I’m penning this blog from our annual conference, that of HMC, the organisation of ‘leading independent schools’ to which Highgate and many other well-known schools belongs. It is celebrating its 150th birthday, conscious that it has come a long way since thirteen schools travelled to Uppingham in 1869 for their first ever meeting. Highgate’s dynamic second founder, Dr John Bradley Dyne, was HMC’s third Chairman.

Nowadays journalists attend the public sessions, and Heads are treated to all manner of varied talks and workshops. Our Chair this year, Fiona Boulton from Guildford High School, has taken leadership as her broad theme, and clearly has a persuasive way of asking would-be speakers: so far the broadcaster and sports journalist, Clare Balding, and former Director-General of the BBC and CEO of the New York Times, Mark Thompson, have appeared on stage. Thompson’s thesis that, in our world of 24/7 news it has never been more important to tell your story clearly, chimes with my growing sense that the ease of getting information to one’s readers has seen the business of communicating anything, not least your core story, become more and more challenging.

The message for us delegates was clear: in a month when independent schools have been under attack, it’s unwise to assume that anyone, even those with a benign interest in independent education knows, can see beyond the caricatures we find in websites and newspapers alike.

So let’s take a school’s stellar exam results (stats like our 49% of all GCSE grades being at the new tip-top grade 9): outsiders could be forgiven for assuming that Highgate is run like an academic sweatshop, where exams are the starting point; yet our mantra is that exams will always have a distorting effect on the way we wish to teach. It’s only by having, articulating and sharing a humane vision for teaching and by liberating teachers to teach the subject, not the exam spec, that their passion can ignite every child’s wonderfully diverse curiosity.

Why do we have homework remission weeks? Not only to give pupils a break and a spur to get into their hobbies, their music and their recreational reading, but to signal to everyone that good learning is part of a healthy balanced life, not a forced march to be endured.

In my diary for next week is the Independent Schools Awards: the fact that we and our partnership with the London Academy of Excellence Tottenham (LAET) have been shortlisted for a school contributing to social mobility sounds promising: our young, sibling school celebrated its first university successes, with a hundred LAET leavers heading to elite universities across London and the country. Eight Highgate teachers work on secondment to LAET, supported by home departments, including our librarians, our HR, our US and UK university admissions and employability specialists, to say nothing of five Governors.
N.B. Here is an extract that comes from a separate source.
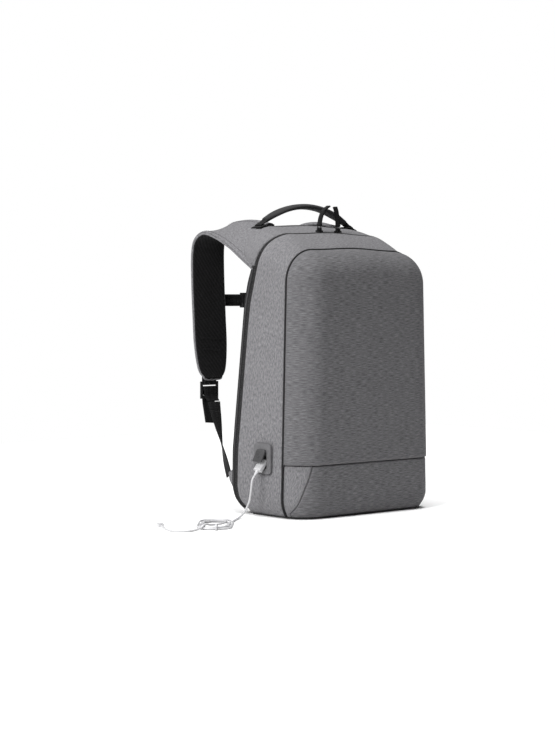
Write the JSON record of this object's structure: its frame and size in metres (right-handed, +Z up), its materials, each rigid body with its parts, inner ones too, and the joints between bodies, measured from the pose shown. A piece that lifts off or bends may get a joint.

Year 12 students in both schools are planning their own conference on social justice, aiming to call influencers, politicians and commentators to account for the discourse about their future in which the youth voice is curiously silent or silenced. By the way, it’s not only rewarding to be able to play a part, but it brings unexpected bonuses: staff retention and recruitment thrive when opportunities to get involved in innovation and partnership abound.

The following week both schools, LAET and our Highgate schools – Pre-Prep, Junior and Senior – join forces for a massive sponsored walk to raise funds for the Great Lakes High School (GLHS) in Uganda: who wasn’t moved by Bishop Hamlet’s stirring, upbeat portrayal of the opportunities he is determined to create for the young people of Kirima when he spoke to us at Alexandra Palace at the House Vocal Competition?

It would be difficult to miss these core features of a Highgate pupil’s life, but there are some equally significant Chrysalis programmes which can fly under the consciousness radar: our longstanding partnership with Gladesmore School in Tottenham, where Highgate pupil volunteers join forces with LAET volunteers to mentor Year 7 pupils to ensure that their literacy and academic confidence are boosted in the crucial early days of transition to secondary school. For two terms, lessons, activities and coaching absorb these youngsters’ attention on Saturdays while back at Highgate, another group of Highgate students and teachers run confidence-building activities in art, drama, DTE and music for Haringey’s looked-after children (LAC, or children in care) whose outcomes nationally are desperately low.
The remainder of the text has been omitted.